Monyoród (; ) is a village and municipality () in Baranya County, Hungary.
Until the end of World War II, the majority of the inhabitants were Danube Swabians, also called locally as Stifolder, because their ancestors once came at the 17th century and 18th century from Fulda (district). Mostly of the former German settlers were expelled to allied-occupied Germany and allied-occupied Austria in 1945–1948, as a result of the Potsdam Agreement.
Only a few Germans of Hungary live there, the majority today are the descendants of Hungarians from the Czechoslovak–Hungarian population exchange. They occupied the houses of the former Danube Swabians inhabitants.

Geography 
Monyoród is located in east central Baranya County, about halfway between Pécs and Mohács, and 10 kilometers north of Bóly. The municipality lies within the Southern Transdanubia Region of Hungary.
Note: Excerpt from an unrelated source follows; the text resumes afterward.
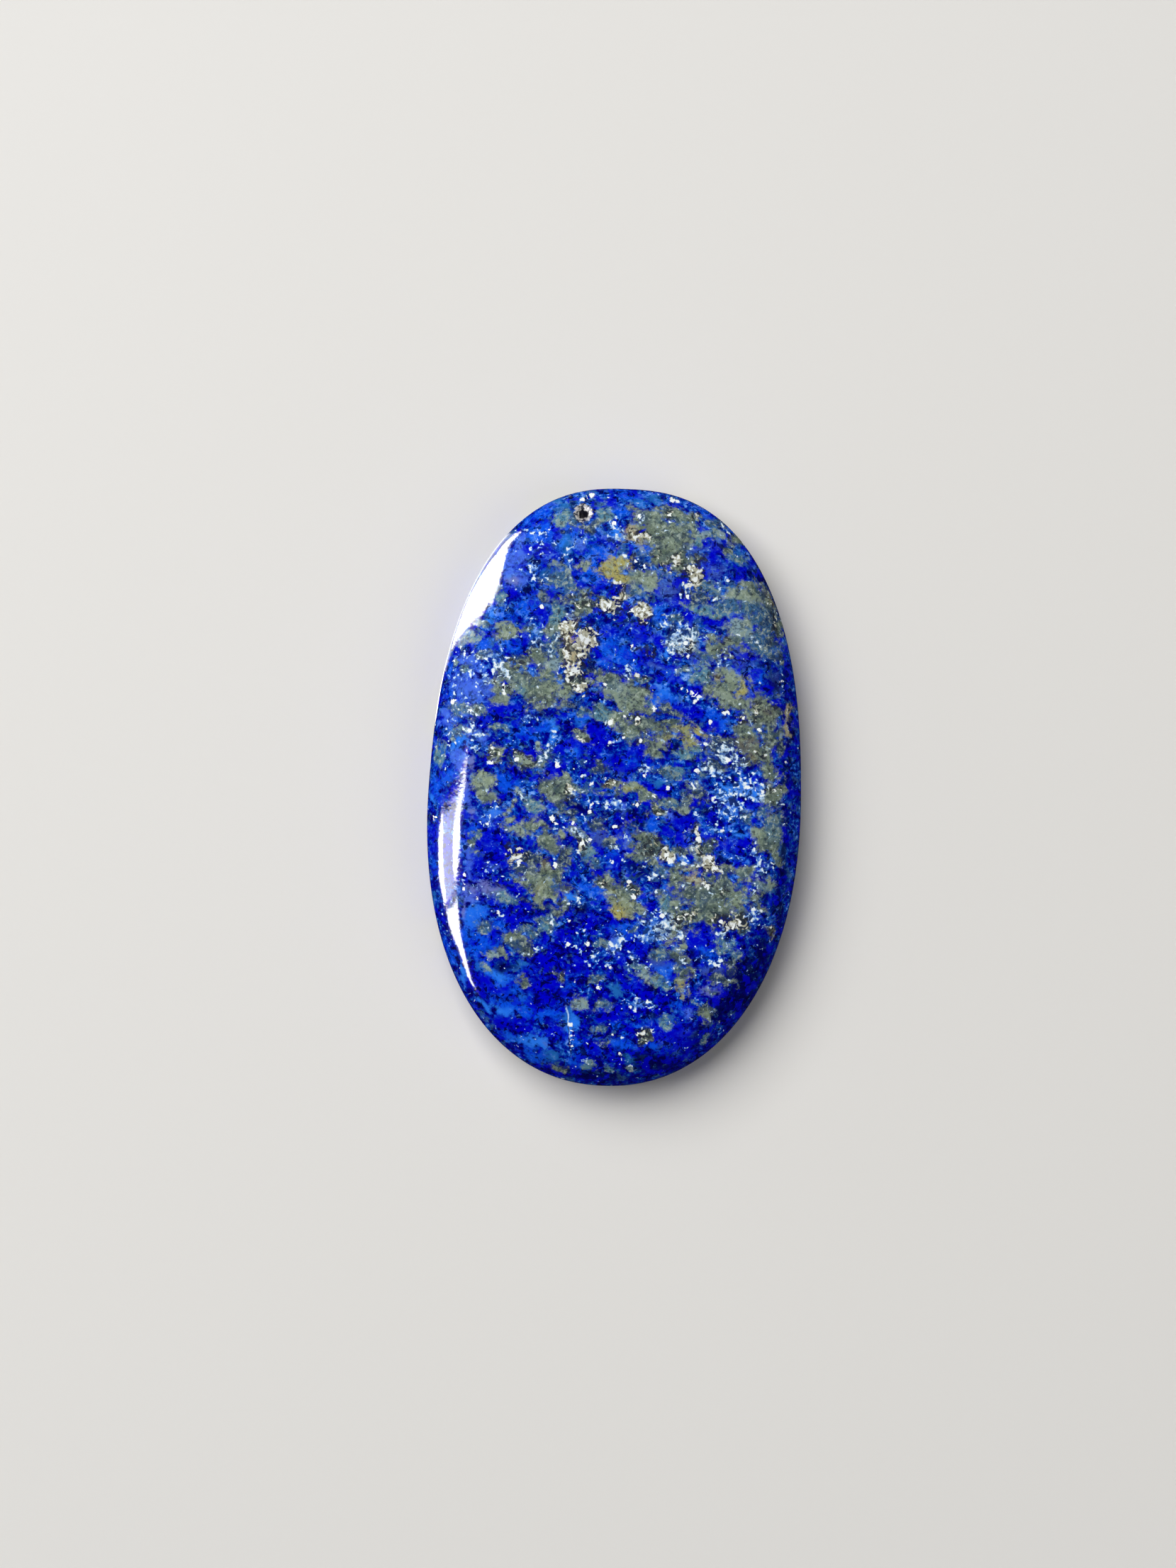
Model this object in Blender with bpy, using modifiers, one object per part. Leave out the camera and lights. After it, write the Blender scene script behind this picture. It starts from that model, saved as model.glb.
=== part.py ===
# Polished lapis lazuli cabochon: an oval stone with a flat back, an upright wall, a sloping
# rounded shoulder and a gently domed face, with one small chipped pit near the squarer end.
# The back lies on z = 0, the face looks up +Z and the long axis runs along Y.

import math

import bmesh
import bpy
from mathutils import Vector

# Driving dimensions, in metres.
STONE_LENGTH = 0.0400
STONE_WIDTH = 0.0250
STONE_HEIGHT = 0.0056

# The outline is an oval: fuller than an ellipse at the +Y end, close to one at the -Y end,
# and a little wider towards -Y.
FULLNESS_TOP = 2.49
FULLNESS_BOTTOM = 2.14
EGG_TAPER = 0.062

# The edge in section, from the back up: a quarter round, the upright wall, a small round,
# and the shoulder, which starts at SHOULDER_TILT and eases out into the domed face.
UNDER_RADIUS = 0.0009
EDGE_RADIUS = 0.0009
SHOULDER_TILT = math.radians(48)
SHOULDER_INSET = 0.0028
FACE_RISE = 0.0005

EDGE_INSET = EDGE_RADIUS * (1 - math.sin(SHOULDER_TILT))
EDGE_RISE = EDGE_RADIUS * math.cos(SHOULDER_TILT)
SHOULDER_RUN = SHOULDER_INSET - EDGE_INSET
SHOULDER_RISE = SHOULDER_RUN * math.tan(SHOULDER_TILT) / 2
WALL_TOP = STONE_HEIGHT - FACE_RISE - SHOULDER_RISE - EDGE_RISE

# The pit, placed in the plan of the face.
PIT_X = -0.00290
PIT_Y = 0.01815
PIT_RIM_RADIUS = 0.00062
PIT_RIM_DEPTH = 0.00024
PIT_RADIUS = 0.00029
PIT_DEPTH = 0.00085
PIT_CUTTER_ABOVE = 0.0004

# How finely the shape is divided.
SEGMENTS_AROUND = 96
UNDER_STEPS = 4
EDGE_STEPS = 4
SHOULDER_STEPS = 7
FACE_STEPS = 7
PIT_SEGMENTS = 16
SHARP_ANGLE = math.radians(35)

STONE_COLOUR = (0.018, 0.055, 0.42, 1.0)
STONE_ROUGHNESS = 0.12

COLLECTION_NAME = "lapis_cabochon"
CUTTER_COLLECTION_NAME = "lapis_cutters"


def clear_scene():
    for thing in list(bpy.data.objects):
        bpy.data.objects.remove(thing)


def add_collection(name):
    collection = bpy.data.collections.new(name)
    bpy.context.scene.collection.children.link(collection)
    return collection


def stone_material():
    material = bpy.data.materials.new("polished_lapis")
    material.use_nodes = True
    shader = material.node_tree.nodes["Principled BSDF"]
    shader.inputs["Base Color"].default_value = STONE_COLOUR
    shader.inputs["Roughness"].default_value = STONE_ROUGHNESS
    shader.inputs["Metallic"].default_value = 0.0
    return material


def fullness(y):
    return FULLNESS_TOP if y > 0 else FULLNESS_BOTTOM


def taper(y):
    """The share of the middle half-width that the oval has at y."""
    return 1 - EGG_TAPER * y / (STONE_LENGTH / 2)


def unit_outline(turn):
    """A point of the outline at an angle, for a half-width of 1 at y = 0."""
    across, along = math.cos(turn), math.sin(turn)
    power = fullness(along)
    reach = (abs(across) ** power + abs(along) ** power) ** (-1 / power)
    y = along * reach * STONE_LENGTH / 2
    return across * reach * taper(y), y


def middle_half_width():
    """The half-width at y = 0 that makes the oval STONE_WIDTH wide where it is widest."""
    steps = 720
    widest = max(unit_outline(math.tau * i / steps)[0] for i in range(steps))
    return STONE_WIDTH / 2 / widest


HALF_WIDTH = middle_half_width()


def outline(turn):
    x, y = unit_outline(turn)
    return Vector((x * HALF_WIDTH, y))


def inset_point(turn, inset):
    """A point of the outline moved inwards, square to the outline."""
    small = 1e-4
    along = (outline(turn + small) - outline(turn - small)).normalized()
    inwards = Vector((-along.y, along.x))
    return outline(turn) + inwards * inset


def centre_share(x, y):
    """0 on the axis of the stone, 1 on its outline."""
    power = fullness(y)
    across = abs(x) / (HALF_WIDTH * taper(y))
    along = abs(y) / (STONE_LENGTH / 2)
    return (across**power + along**power) ** (1 / power)


def dome(x, y):
    return FACE_RISE * (1 - min(1.0, centre_share(x, y)) ** 2)


def shoulder(inset):
    """The height over the wall at an inset: the small round, then the easing shoulder."""
    if inset < EDGE_INSET:
        out = 1 - inset / EDGE_RADIUS
        return EDGE_RADIUS * math.sqrt(1 - out**2)
    along = min(1.0, (inset - EDGE_INSET) / SHOULDER_RUN)
    return EDGE_RISE + SHOULDER_RISE * (2 * along - along**2)


def upper_point(turn, inset):
    x, y = inset_point(turn, inset)
    return Vector((x, y, WALL_TOP + shoulder(inset) + dome(x, y)))


def face_point(turn, share):
    """A point of the domed face, at a share of the way from its middle to the shoulder."""
    x, y = inset_point(turn, SHOULDER_INSET) * share
    return Vector((x, y, WALL_TOP + shoulder(SHOULDER_INSET) + dome(x, y)))


def under_point(turn, bend):
    """A point of the round at the back: bend 0 is on the back, a quarter turn on the wall."""
    x, y = inset_point(turn, UNDER_RADIUS * (1 - math.sin(bend)))
    return Vector((x, y, UNDER_RADIUS * (1 - math.cos(bend))))


def ring_makers():
    """The rings of the stone from the edge of its back to the middle of its face, as functions."""
    quarter = math.pi / 2
    rings = []
    for i in range(UNDER_STEPS + 1):
        bend = quarter * i / UNDER_STEPS
        rings.append(lambda turn, bend=bend: under_point(turn, bend))
    insets = []
    for i in range(EDGE_STEPS):
        tilt = quarter + (SHOULDER_TILT - quarter) * i / EDGE_STEPS
        insets.append(EDGE_RADIUS * (1 - math.sin(tilt)))
    for i in range(SHOULDER_STEPS + 1):
        insets.append(EDGE_INSET + SHOULDER_RUN * i / SHOULDER_STEPS)
    for inset in insets:
        rings.append(lambda turn, inset=inset: upper_point(turn, inset))
    for i in range(1, FACE_STEPS):
        share = 1 - i / FACE_STEPS
        rings.append(lambda turn, share=share: face_point(turn, share))
    return rings


def draw_out(form, loop, edges):
    """Extrudes an edge loop and gives the new loop, in the same order, and its edges."""
    drawn = bmesh.ops.extrude_edge_only(form, edges=edges)["geom"]
    fresh = set(g for g in drawn if isinstance(g, bmesh.types.BMVert))
    new_loop = []
    for vertex in loop:
        others = [edge.other_vert(vertex) for edge in vertex.link_edges]
        new_loop.append(next(v for v in others if v in fresh))
    new_edges = [
        g for g in drawn if isinstance(g, bmesh.types.BMEdge) and all(v in fresh for v in g.verts)
    ]
    return new_loop, new_edges


def make_stone(collection):
    """The oval, lofted: one edge loop is drawn out and shaped ring by ring."""
    turns = [math.tau * i / SEGMENTS_AROUND for i in range(SEGMENTS_AROUND)]
    rings = ring_makers()
    form = bmesh.new()
    loop = bmesh.ops.create_circle(form, segments=SEGMENTS_AROUND, radius=1.0)["verts"]
    edges = list(form.edges)
    for vertex, turn in zip(loop, turns):
        vertex.co = rings[0](turn)
    form.faces.new(loop)
    for ring in rings[1:]:
        loop, edges = draw_out(form, loop, edges)
        for vertex, turn in zip(loop, turns):
            vertex.co = ring(turn)
    middle = form.faces.new(loop)
    peak = bmesh.ops.poke(form, faces=[middle])["verts"][0]
    peak.co = Vector((0, 0, STONE_HEIGHT))
    bmesh.ops.recalc_face_normals(form, faces=list(form.faces))
    mesh = bpy.data.meshes.new("lapis_stone")
    form.to_mesh(mesh)
    form.free()
    mesh.materials.append(stone_material())
    mesh.shade_smooth()
    mesh.set_sharp_from_angle(angle=SHARP_ANGLE)
    stone = bpy.data.objects.new("lapis_stone", mesh)
    collection.objects.link(stone)
    return stone


def surface_height(x, y):
    """The height of the upper surface at a place in plan, from the nearest point of the outline."""
    steps = 1440
    nearest = min((outline(math.tau * i / steps) - Vector((x, y))).length for i in range(steps))
    return WALL_TOP + shoulder(nearest) + dome(x, y)


def surface_normal(x, y):
    step = 0.0002
    slope_x = (surface_height(x + step, y) - surface_height(x - step, y)) / (2 * step)
    slope_y = (surface_height(x, y + step) - surface_height(x, y - step)) / (2 * step)
    return Vector((-slope_x, -slope_y, 1)).normalized()


def make_pit_cutter(collection):
    """A turned cutter: a shallow chipped funnel over a narrow blind hole."""
    flare = PIT_RIM_RADIUS - PIT_RADIUS
    above_radius = PIT_RIM_RADIUS + flare * PIT_CUTTER_ABOVE / PIT_RIM_DEPTH
    profile = [
        (0, PIT_CUTTER_ABOVE),
        (above_radius, PIT_CUTTER_ABOVE),
        (PIT_RADIUS, -PIT_RIM_DEPTH),
        (PIT_RADIUS, -PIT_DEPTH),
        (0, -PIT_DEPTH - PIT_RADIUS / 2),
    ]
    mesh = bpy.data.meshes.new("pit_cutter")
    spans = [(i, i + 1) for i in range(len(profile) - 1)]
    mesh.from_pydata([(r, 0, z) for r, z in profile], spans, [])
    cutter = bpy.data.objects.new("pit_cutter", mesh)
    collection.objects.link(cutter)
    turned = cutter.modifiers.new("turn", "SCREW")
    turned.steps = PIT_SEGMENTS
    turned.render_steps = PIT_SEGMENTS
    turned.use_merge_vertices = True
    turned.merge_threshold = 1e-6
    cutter.location = (PIT_X, PIT_Y, surface_height(PIT_X, PIT_Y))
    cutter.rotation_euler = surface_normal(PIT_X, PIT_Y).to_track_quat("Z", "Y").to_euler()
    cutter.hide_render = True
    cutter.display_type = "WIRE"
    return cutter


def cut_pit(stone, cutter):
    cut = stone.modifiers.new("pit", "BOOLEAN")
    cut.operation = "DIFFERENCE"
    cut.object = cutter


def main():
    clear_scene()
    parts = add_collection(COLLECTION_NAME)
    cutters = add_collection(CUTTER_COLLECTION_NAME)
    stone = make_stone(parts)
    cut_pit(stone, make_pit_cutter(cutters))


main()
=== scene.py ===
import math

import bmesh
import bpy
import numpy as np
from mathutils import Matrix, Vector, noise


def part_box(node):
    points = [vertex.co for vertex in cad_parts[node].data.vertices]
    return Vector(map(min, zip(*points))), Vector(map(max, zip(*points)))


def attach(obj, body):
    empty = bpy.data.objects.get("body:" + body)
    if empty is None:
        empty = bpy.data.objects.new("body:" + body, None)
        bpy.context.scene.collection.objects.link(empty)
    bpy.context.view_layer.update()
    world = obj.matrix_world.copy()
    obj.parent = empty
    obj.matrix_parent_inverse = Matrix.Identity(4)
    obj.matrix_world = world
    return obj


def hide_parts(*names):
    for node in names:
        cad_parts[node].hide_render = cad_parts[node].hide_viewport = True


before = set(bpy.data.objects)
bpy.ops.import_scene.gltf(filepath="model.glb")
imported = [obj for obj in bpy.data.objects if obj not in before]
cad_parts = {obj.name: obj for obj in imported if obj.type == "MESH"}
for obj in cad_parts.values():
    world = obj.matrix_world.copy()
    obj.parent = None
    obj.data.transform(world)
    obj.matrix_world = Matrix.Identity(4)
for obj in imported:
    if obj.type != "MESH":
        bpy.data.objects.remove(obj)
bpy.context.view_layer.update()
print("frame loaded")

mm = 0.001               # lengths below are in millimetres on the stone: x across, y along, z up


# The stone's form: its sizes come from the frame, the rest repeats how the solid is shaped.
form = {
    "node": "lapis_stone",
    "fullnessTop": 2.49,         # how square the oval is towards +y, where 2 is an ellipse
    "fullnessBottom": 2.14,
    "eggTaper": 0.062,           # how much wider it grows towards -y
    "underRadius": 0.9,
    "edgeRadius": 0.9,
    "shoulderTilt": 48,          # degrees
    "shoulderInset": 2.8,
    "faceRise": 0.5,
    "turns": 530,                # points round the oval
    "backRings": 10,
    "underRings": 6,
    "wallRings": 8,
    "edgeRings": 7,
    "shoulderRings": 38,
    "faceRings": 92,
    "ripple": 0.003,             # waviness that the polishing left
    "rippleSize": 2.6,
    "mapMargin": 0.5,            # left free round each half of the flat map
    "widthSteps": 2880,          # how finely the oval is searched for its widest place,
    "pitSteps": 7200,            # and for its place nearest the pit
}

# The chipped pit near the squarer end.
pit = {
    "x": -2.90,
    "y": 18.15,
    "rimRadius": 0.66,
    "rimDepth": 0.24,
    "radius": 0.30,
    "depth": 0.85,
    "wallWidth": 0.09,           # how far its wall leans
    "ragged": 0.16,              # how far its rim strays from a circle, in lumps of these two sizes
    "largeLumps": 0.35,
    "smallLumps": 0.16,
    "turnReach": 0.10,           # the angle over which points lie closer beside it, and how much closer
    "turnCrowding": 3.0,
    "insetReach": 0.75,          # the same from the outline inwards
    "insetCrowding": 1.6,
}

lowest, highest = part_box(form["node"])
halfLength = (highest.y - lowest.y) / 2 / mm
halfWidth = (highest.x - lowest.x) / 2 / mm
height = (highest.z - lowest.z) / mm

quarter = math.pi / 2
tilt = math.radians(form["shoulderTilt"])
edgeInset = form["edgeRadius"] * (1 - math.sin(tilt))
edgeRise = form["edgeRadius"] * math.cos(tilt)
shoulderRun = form["shoulderInset"] - edgeInset
shoulderRise = shoulderRun * math.tan(tilt) / 2
wallTop = height - form["faceRise"] - shoulderRise - edgeRise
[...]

It previously was part of the Mohács Subregion but during the creation of districts in 2013, it became part of Bóly District.

Demographics 
During the census of 2011, the population was 163. The majority of the population claimed Hungarian ethnicity (64.9%). Other ethnicities claimed included German (14.9%), Croatian (8.4%), Roma (1.3%) and Romanian (1.3%). 33.1% did not wish to answer. In terms of religious practice, 45.5% reported to be Roman Catholic, 7.1% Calvinist, 8.4% of no religious affiliation and 39% did not wish to answer.

Transport 
The closest railway station is in Bóly, 10 kilometers to the south.